Ingenious Boundary Enhancement: Traditional DoG uses fixed spatial kernels; frequency-domain DoG allows for flexible high/low-pass design and reuses existing Fourier infrastructure from FCM.
Mid-Encoder Feature Injection: Injecting AFEM between stages 3 and 4 rather than as a post-processor "prompts" the deep encoder to focus on translucent contours early on.
Pragmatic Efficiency: Focusing on "equivalent accuracy at lower cost" rather than just point-chasing makes this highly relevant for AWR industrial deployment.

Limitations & Future Work¶

mIoU Ceiling: On ZeroWaste-f, EWSegNet (56.44) still slightly trails COSNet (56.67). The selling point is efficiency rather than a new accuracy record.
Category Specificity: In SpectralWaste, COSNet still outperforms EWSegNet in thin categories like Video Tape and Trash Bags, suggesting frequency context may have limitations for extremely slender structures.
FFT Hardware Gains: While FLOPs are lower, the wall-clock speed of FFT/IFFT depends on hardware-specific optimization; the paper only provides latency for a single GPU type.
Hyperparameter Robustness: Substantial ablation on \(n\times n\) and \(\sigma\) values across different datasets is still needed.

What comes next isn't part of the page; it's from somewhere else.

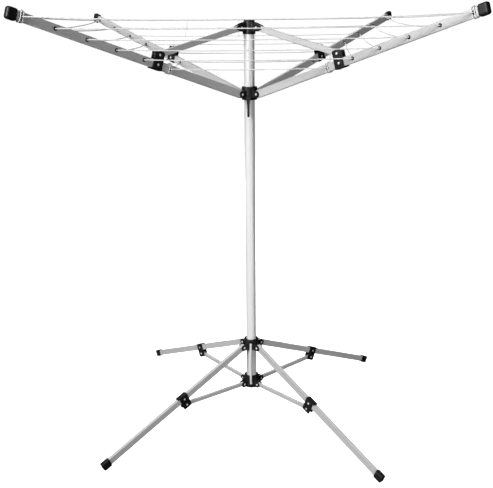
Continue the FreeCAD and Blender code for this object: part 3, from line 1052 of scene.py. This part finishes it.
@dataclass
class Ties:
    """What holds the line: turns and a knot of line round the front arms, and two spacer strips at the back.

    Attributes:
        shop: gives the pieces their finish.
        frames: where the arms are.
        line: the washing line.
        strips: where the strips are, to the right of the mast.
        strip_size: their width and thickness.
        sleeve: the outline of a strip's sleeve, along the line and from it.
        arm_half: half an arm's height.
        turn_gap: how far each turn is from its hole's middle, as a multiple of the line's radius.
        turn_steps: points round a turn.
        knot: a knot's mean radius, and how far it wanders in and out.
        knot_rise: how high it lies on the turns, and how far it wanders up and down.
        knot_steps: points round a knot.
    """

    shop: Shop
    frames: dict[Arm, ArmFrame]
    line: Line
    strips: tuple[float, ...] = (-0.277, -0.045)
    strip_size: tuple[float, float] = (0.0036, 0.0010)
    sleeve: tuple[tuple[float, float], ...] = ((-0.0030, 0.0024), (-0.0024, 0.0030),
                                               (0.0024, 0.0030), (0.0030, 0.0024))
    arm_half: float = 0.0140
    turn_gap: float = 2.15
    turn_steps: int = 56
    knot: tuple[float, float] = (0.0032, 0.0014)
    knot_rise: tuple[float, float] = (0.0022, 0.0013)
    knot_steps: int = 72

    def strip(self, x: float) -> None:
        """A thin strip with a sleeve on each of the three outer back lines, which keeps them apart.

        Args:
            x: where it is, to the right of the mast, in metres.
        """
        spots = []
        for hole in range(3):
            a, b = self.line.mouth(Arm.BR, hole, 1), self.line.mouth(Arm.BL, hole, -1)
            share = (a.x - x) / (a.x - b.x)
            spots.append(a.lerp(b, share) - UP * (4 * BACK * share * (1 - share)))
        along = (b - a).normalized()
        pieces = [turned_piece("sleeve", spot, along, list(self.sleeve)) for spot in spots]
        for near, far in zip(spots, spots[1:]):
            down = far - near
            pieces.append(block((near + far) / 2, (along, down.cross(along), down),
                                (*self.strip_size, down.length)))
        name = f"spacer_{round(-1000 * x)}"
        obj = self.shop.finish_piece(join(pieces, name), "line_cord", "arm_bl")
        ends = [self.line.half(Span(Arm.BR, hole, Arm.BL, hole, BACK), False)[-1] for hole in range(3)]
        keep = sum(self.line.fold_share(Arm.BL, end) for end in ends) / len(ends)
        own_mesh(obj)

    def turns(self, arm: Arm, hole: int) -> None:
        """Two turns of line round an arm, one on each side of a hole's line, knotted on top.

        Args:
            arm: the arm.
            hole: the hole that the turns go round beside.
        """
        frame = self.frames[arm]
        upward = frame.out.cross(frame.side)
        middle = frame.holes[hole]
        wide = frame.half + LINE_RADIUS + 0.0002
        high = self.arm_half + LINE_RADIUS
        for k, shift in enumerate((-self.turn_gap * LINE_RADIUS, self.turn_gap * LINE_RADIUS)):
            path = []
            for step in range(self.turn_steps):
                angle = math.tau * step / self.turn_steps
                x, z = math.cos(angle), math.sin(angle)
                path.append(middle + frame.out * shift
                            + frame.side * math.copysign(abs(x) ** 0.3, x) * wide
                            + upward * math.copysign(abs(z) ** 0.3, z) * high)
            self.shop.finish_piece(tube_mesh(f"turn_{arm.value}_{hole}_{k}", path, LINE_RADIUS, closed=True),
                                   "line_cord", f"arm_{arm.value}")
        knot = []
        for step in range(self.knot_steps):
            t = math.tau * step / self.knot_steps
            ring = self.knot[0] + self.knot[1] * math.cos(3 * t)
            knot.append(middle + upward * (high + self.knot_rise[0] + self.knot_rise[1] * math.sin(3 * t))
                        + frame.out * ring * math.cos(2 * t) + frame.side * ring * math.sin(2 * t))
        self.shop.finish_piece(tube_mesh(f"knot_{arm.value}_{hole}", knot, LINE_RADIUS * 0.85, 8, True),
                               "line_cord", f"arm_{arm.value}")

    def build(self) -> None:
        """Makes the turns at both ends of both front arms, and the strips."""
        for arm in (Arm.FL, Arm.FR):
            self.turns(arm, 0)
            self.turns(arm, HOLES - 1)
        for x in self.strips:
            self.strip(x)


@dataclass(frozen=True)
class Lamp:
    """One soft square light.

    Attributes:
        name: the light's name.
        place: where it is.
        aim: the point that it faces.
        size: its edge length.
        power: its power, in watts.
        in_gloss: whether shiny surfaces mirror it.
    """

    name: str
    place: tuple[float, float, float]
    aim: tuple[float, float, float]
    size: float
    power: float
    in_gloss: bool = True

    def build(self) -> None:
        """Puts the light into the scene."""
        data = bpy.data.lights.new(self.name, "AREA")
        data.size = self.size
        data.energy = self.power
        lamp = bpy.data.objects.new(self.name, data)
        lamp.location = self.place
        lamp.rotation_mode = "QUATERNION"
        lamp.rotation_quaternion = (Vector(self.aim) - Vector(self.place)).to_track_quat("-Z", "Y")
        lamp.visible_glossy = self.in_gloss
        bpy.context.scene.collection.objects.link(lamp)


LAMPS = (
    Lamp("key", (-3.6, -4.2, 3.6), (0, 0, 0.9), 2.4, 460.0),
    Lamp("top", (-0.8, -0.4, 5.0), (0, 0, 0.6), 2.0, 50.0),
    Lamp("fill", (1.5, -1.9, 0.25), (0, 0, 0.15), 1.2, 36.0, in_gloss=False),
    Lamp("behind", (0.0, 5.2, 3.0), (0, 0, 0.9), 3.0, 330.0, in_gloss=False),
)


@dataclass(frozen=True)
class Studio:
    """Floor, lights and camera.

    Attributes:
        distance: level distance from the camera to the mast.
        height: the camera's height.
        pitch: how far it looks down, in radians.
        yaw: how far it is turned, in radians.
        roll: how far it leans, in radians.
        lens: focal length for the sensor, in millimetres.
        sensor: the sensor's width, in millimetres.
        rim: the floor's radius.
        bend: the radius of the curve from the floor up to the backdrop.
        wall: the backdrop's height.
        sides: faces round the floor.
    """

    distance: float = 2.9
    height: float = 1.5657
    pitch: float = 0.2808
    yaw: float = 0.0056
    roll: float = -0.0088
    lens: float = 55.11578
    sensor: float = 36.0
    rim: float = 16.0
    bend: float = 6.0
    wall: float = 30.0
    sides: int = 96

    def camera(self) -> None:
        """Places the camera."""
        data = bpy.data.cameras.new("view")
        data.lens = self.lens
        data.sensor_width = self.sensor
        data.clip_start, data.clip_end = 0.1, 60.0
        cam = bpy.data.objects.new("view", data)
        bpy.context.scene.collection.objects.link(cam)
        ahead = Vector((-math.sin(self.yaw) * math.cos(self.pitch), math.cos(self.yaw) * math.cos(self.pitch),
                        -math.sin(self.pitch)))
        level = Vector((math.cos(self.yaw), math.sin(self.yaw), 0))
        upward = level.cross(ahead)
        right = level * math.cos(self.roll) + upward * math.sin(self.roll)
        top = upward * math.cos(self.roll) - level * math.sin(self.roll)
        turn = Matrix((right, top, -ahead)).transposed()
        cam.matrix_world = Matrix.Translation((0, -self.distance, self.height)) @ turn.to_4x4()
        bpy.context.scene.camera = cam

    def floor(self) -> None:
        """A round pale floor whose rim curves up into a backdrop, lit to the same white all over."""
        bend, flat = self.bend, self.rim - self.bend
        profile = [(0.05, 0.0), (flat, 0.0)]
        profile += [(flat + bend * math.sin(t), bend - bend * math.cos(t))
                    for t in (math.pi / 2 * k / 12 for k in range(1, 13))]
        profile.append((self.rim, self.wall))
        spokes = [(math.cos(t), math.sin(t)) for t in (math.tau * k / self.sides for k in range(self.sides))]
        mesh = bmesh.new()
        rings = [[mesh.verts.new((radius * x, radius * y, z)) for x, y in spokes] for radius, z in profile]
        mesh.faces.new(rings[0])
        for low, high in zip(rings, rings[1:]):
            for k in range(self.sides):
                after = (k + 1) % self.sides
                mesh.faces.new((low[k], high[k], high[after], low[after]))
        floor = link_mesh(mesh, "floor")
        mat = bpy.data.materials.new("floor")
        mat.use_nodes = True
        shader = mat.node_tree.nodes["Principled BSDF"]
        shader.inputs["Base Color"].default_value = (0.93, 0.93, 0.93, 1)
        shader.inputs["Roughness"].default_value = 0.95
        shader.inputs["Specular IOR Level"].default_value = 0.0
        shader.inputs["Emission Color"].default_value = (1, 1, 1, 1)
        shader.inputs["Emission Strength"].default_value = 0.95
        floor.data.materials.append(mat)
        floor.visible_diffuse = False
        floor.visible_glossy = False

    def room(self) -> None:
        """The studio round the object: bright on the left and dim on the right."""
        world = bpy.data.worlds.new("studio")
        world.use_nodes = True
        nodes, links = world.node_tree.nodes, world.node_tree.links
        coords = nodes.new("ShaderNodeTexCoord")
        parts = nodes.new("ShaderNodeSeparateXYZ")
        fall = nodes.new("ShaderNodeMapRange")
        fall.interpolation_type = "SMOOTHSTEP"
        sky = nodes["Background"]
        sky.inputs["Color"].default_value = (1, 1, 1, 1)
        fall.inputs["From Min"].default_value = -0.9
        fall.inputs["From Max"].default_value = 0.8
        fall.inputs["To Min"].default_value = 0.08
        fall.inputs["To Max"].default_value = 0.0
        links.new(coords.outputs["Generated"], parts.inputs["Vector"])
        links.new(parts.outputs["X"], fall.inputs["Value"])
        links.new(fall.outputs["Result"], sky.inputs["Strength"])
        bpy.context.scene.world = world

    def build(self) -> None:
        """Sets up the whole studio."""
        self.camera()
        self.floor()
        self.room()
        for lamp in LAMPS:
            lamp.build()
        bpy.context.scene.view_settings.view_transform = "Standard"


def main() -> None:
    """Loads the frame and dresses it."""
    logging.basicConfig(level=logging.INFO, format="%(message)s")
    bpy.ops.object.select_all(action="DESELECT")
    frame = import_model()
    Studio().build()
    shop = Shop()
    joints = {joint["name"]: joint for joint in frame["joints"]}
    frames = {arm: ArmFrame.read(arm) for arm in Arm}
    line = Line(shop, frames, joints)
    log.info("line: %.2f m in all", line.build())
    Ties(shop, frames, line).build()
    Tubes(shop).build()
    Mouldings(shop, joints).build()
    Bolts(shop, joints).build()


if __name__ == "__main__":
    main()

vs. COSNet / FANet: These SOTA methods use spatial sharpening but lack strong global context and are compute-heavy. EWSegNet provides a lighter alternative with superior global modeling.
vs. Large Models (FocalNet-B): EWSegNet's 23.3M parameters outperform FocalNet's 88.7M, reinforcing that simply increasing backbone size is not the solution for cluttered waste segmentation.
vs. LWCHNet (Lightweight Transformer): The +10.8% gain over LWCHNet on ZeroWaste-aug suggests that the spatial-frequency cascade is more effective for this domain than pure lightweight Transformer architectures.

Rating¶

Novelty: ⭐⭐⭐⭐ (Creative combination of frequency-domain global context and DoG).
Experimental Thoroughness: ⭐⭐⭐⭐ (Strong cross-dataset validation and ablation, though missing some failure analyses).
Writing Quality: ⭐⭐⭐⭐ (Clear motivation and mathematical derivation).
Value: ⭐⭐⭐⭐ (Highly practical for real-time AWR engineering).